* JSON records of objects
___
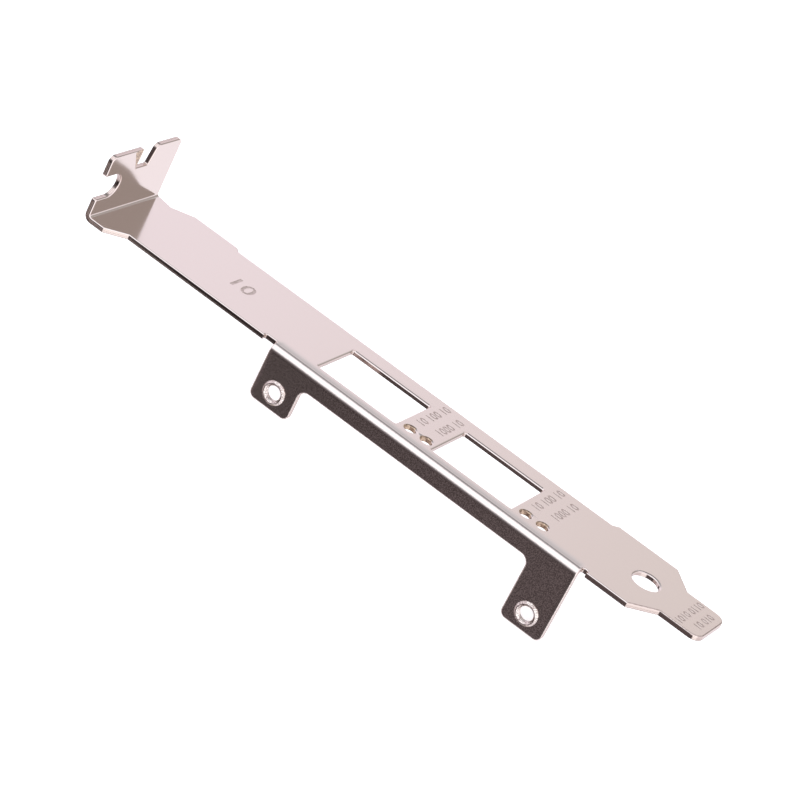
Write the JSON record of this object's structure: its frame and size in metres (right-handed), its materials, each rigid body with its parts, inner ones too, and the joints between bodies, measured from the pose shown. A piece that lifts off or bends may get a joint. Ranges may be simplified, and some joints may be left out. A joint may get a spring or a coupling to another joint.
{
  "type": "expansion slot bracket",
  "caption": "Full-height folded steel bracket that holds a two-port expansion card in its chassis slot, with port windows, light holes, a notched tab and a flange with threaded ears.",
  "frame": {"origin": "on the fixing screw's axis, where the tab's underside bears on the chassis ledge", "axes": "+X across the blade, away from the flange; +Y along the blade, from the tongue to the tab; +Z out of the blade's outer face"},
  "size_m": [0.0215, 0.1209, 0.0261],
  "materials": {
    "nickel_plated_steel": "bright nickel plate over cold-rolled steel"
  },
  "bodies": {
    "root": {"bracket": "nickel_plated_steel"}
  },
  "joints": []
}
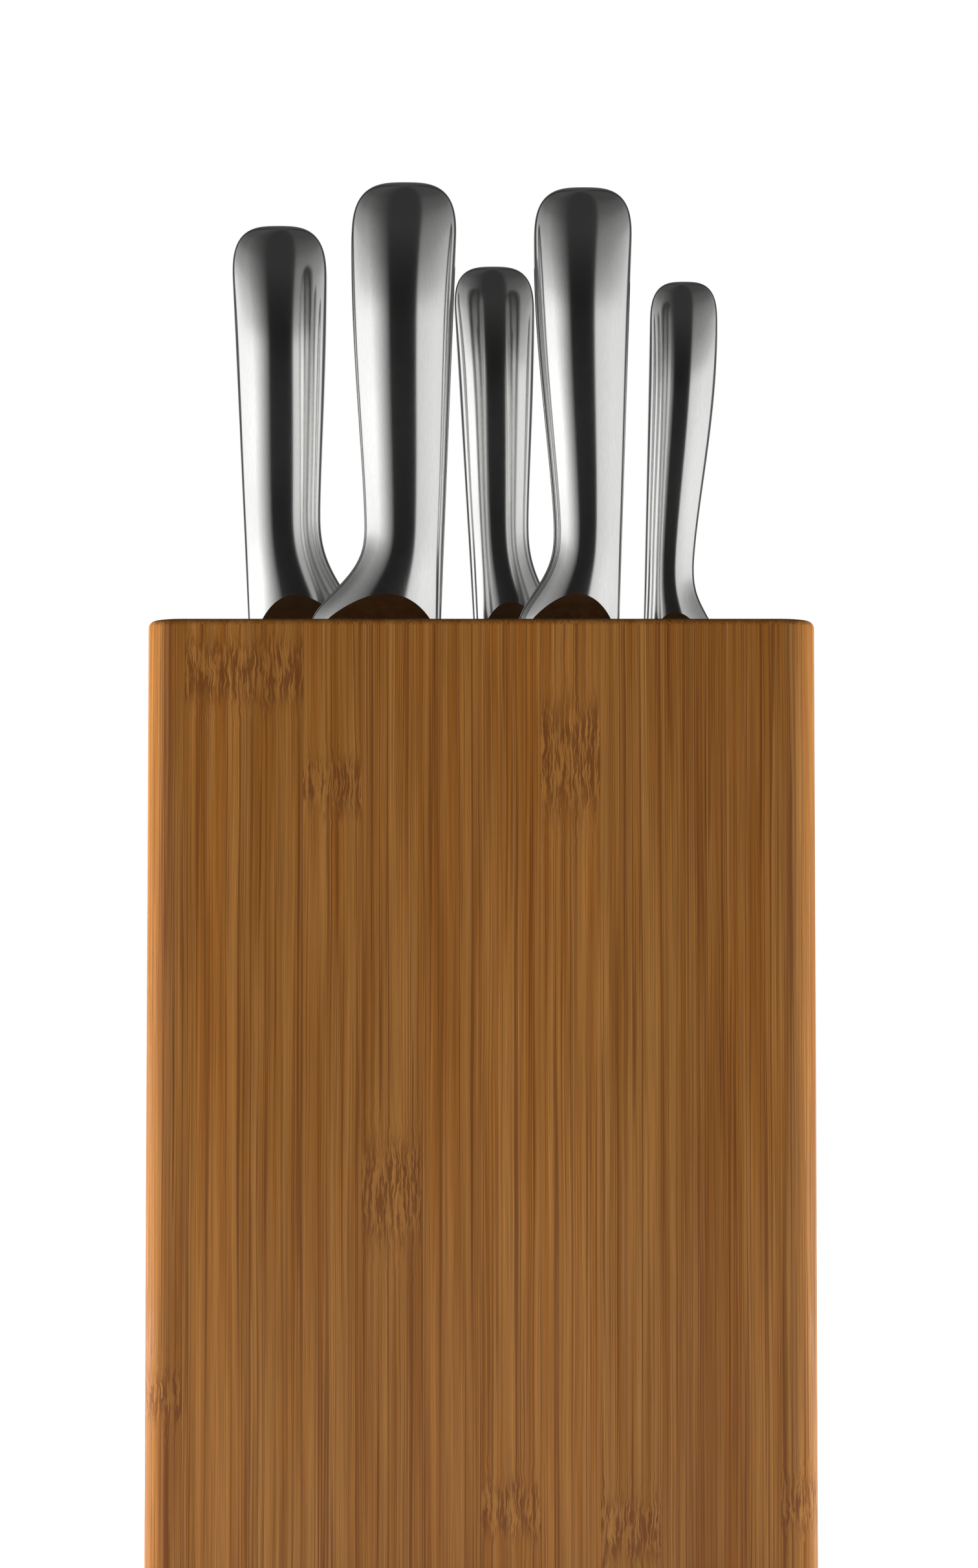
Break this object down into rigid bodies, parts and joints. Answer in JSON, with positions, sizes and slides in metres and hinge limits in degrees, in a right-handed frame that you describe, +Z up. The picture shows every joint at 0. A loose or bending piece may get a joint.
___
* GOAL
Word for word, restate all of the data shown above.

* ANSWER TO THE EXERCISE
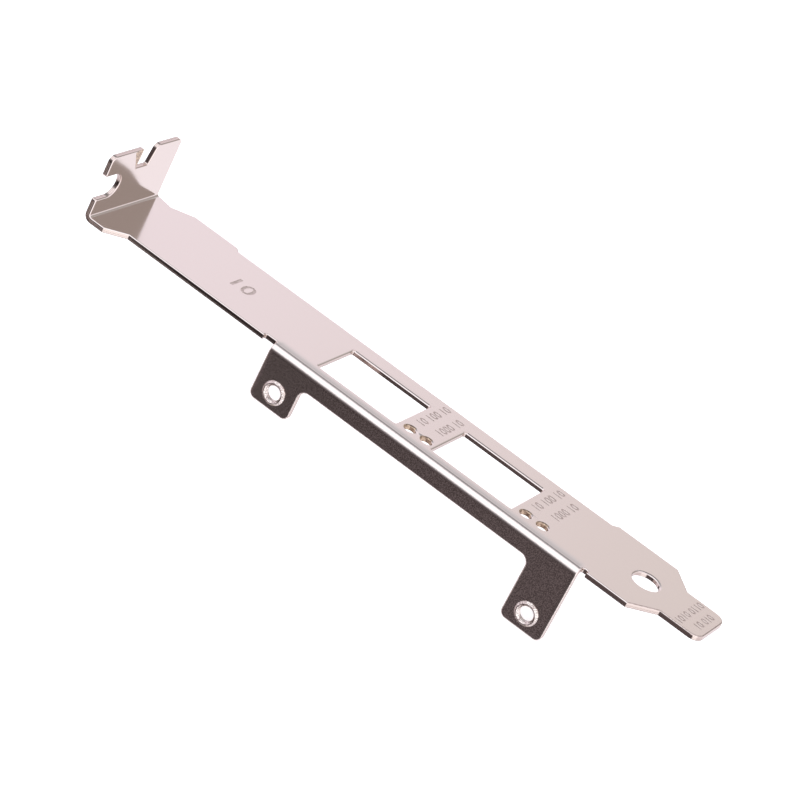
Write the JSON record of this object's structure: its frame and size in metres (right-handed), its materials, each rigid body with its parts, inner ones too, and the joints between bodies, measured from the pose shown. A piece that lifts off or bends may get a joint. Ranges may be simplified, and some joints may be left out. A joint may get a spring or a coupling to another joint.
{
  "type": "expansion slot bracket",
  "caption": "Full-height folded steel bracket that holds a two-port expansion card in its chassis slot, with port windows, light holes, a notched tab and a flange with threaded ears.",
  "frame": {"origin": "on the fixing screw's axis, where the tab's underside bears on the chassis ledge", "axes": "+X across the blade, away from the flange; +Y along the blade, from the tongue to the tab; +Z out of the blade's outer face"},
  "size_m": [0.0215, 0.1209, 0.0261],
  "materials": {
    "nickel_plated_steel": "bright nickel plate over cold-rolled steel"
  },
  "bodies": {
    "root": {"bracket": "nickel_plated_steel"}
  },
  "joints": []
}
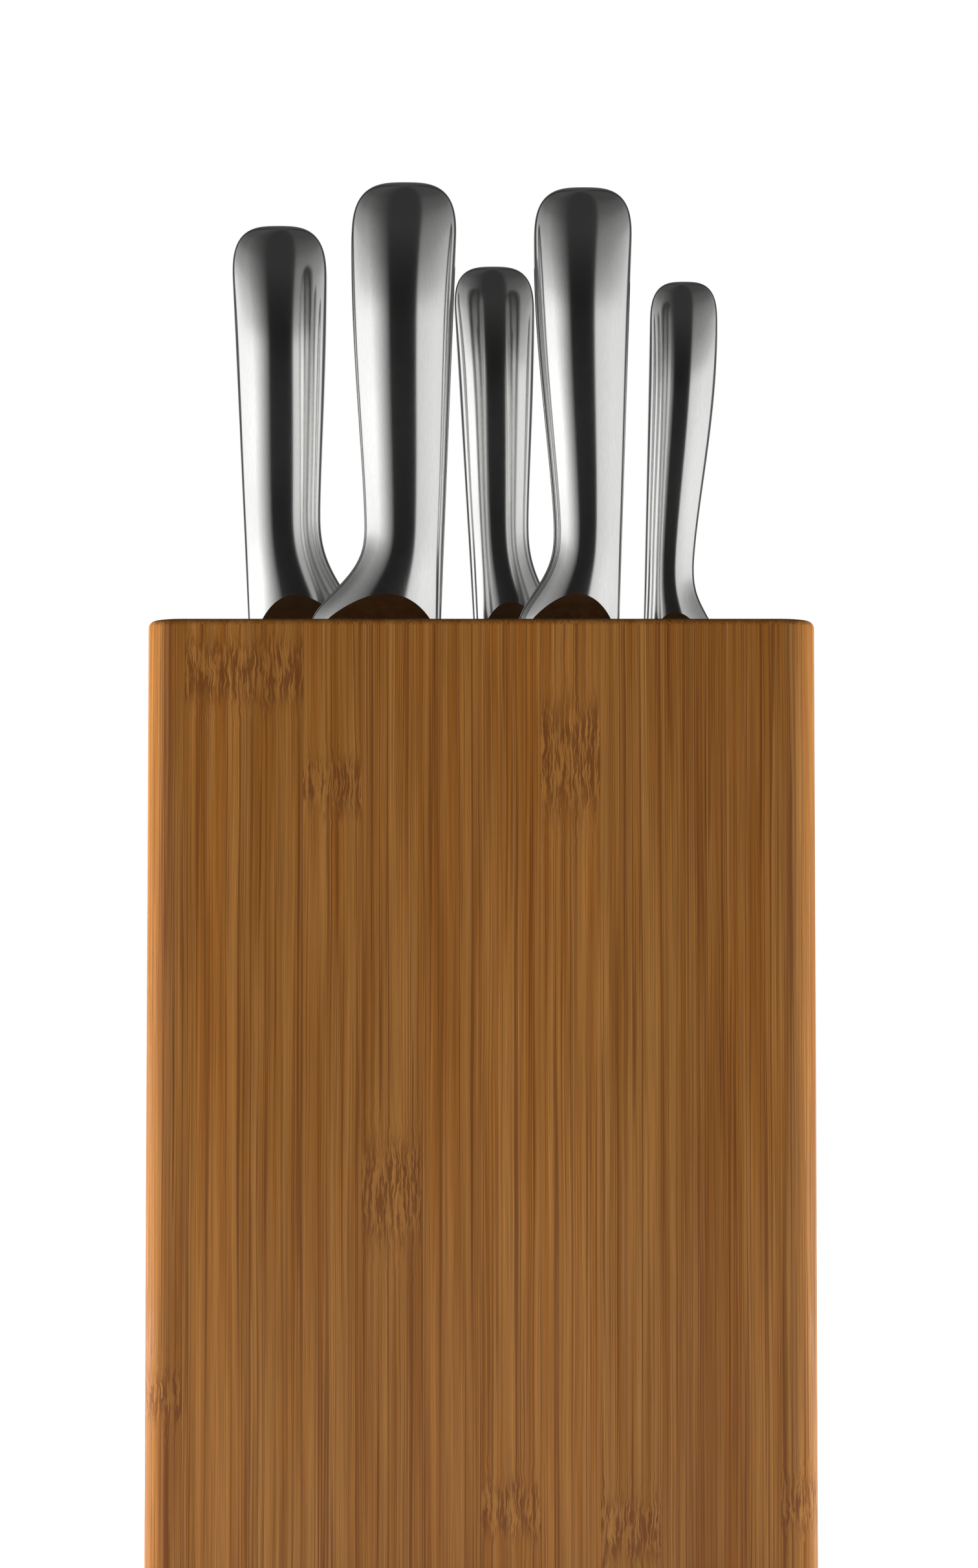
Break this object down into rigid bodies, parts and joints. Answer in JSON, with positions, sizes and slides in metres and hinge limits in degrees, in a right-handed frame that you describe, +Z up. The picture shows every joint at 0. A loose or bending piece may get a joint.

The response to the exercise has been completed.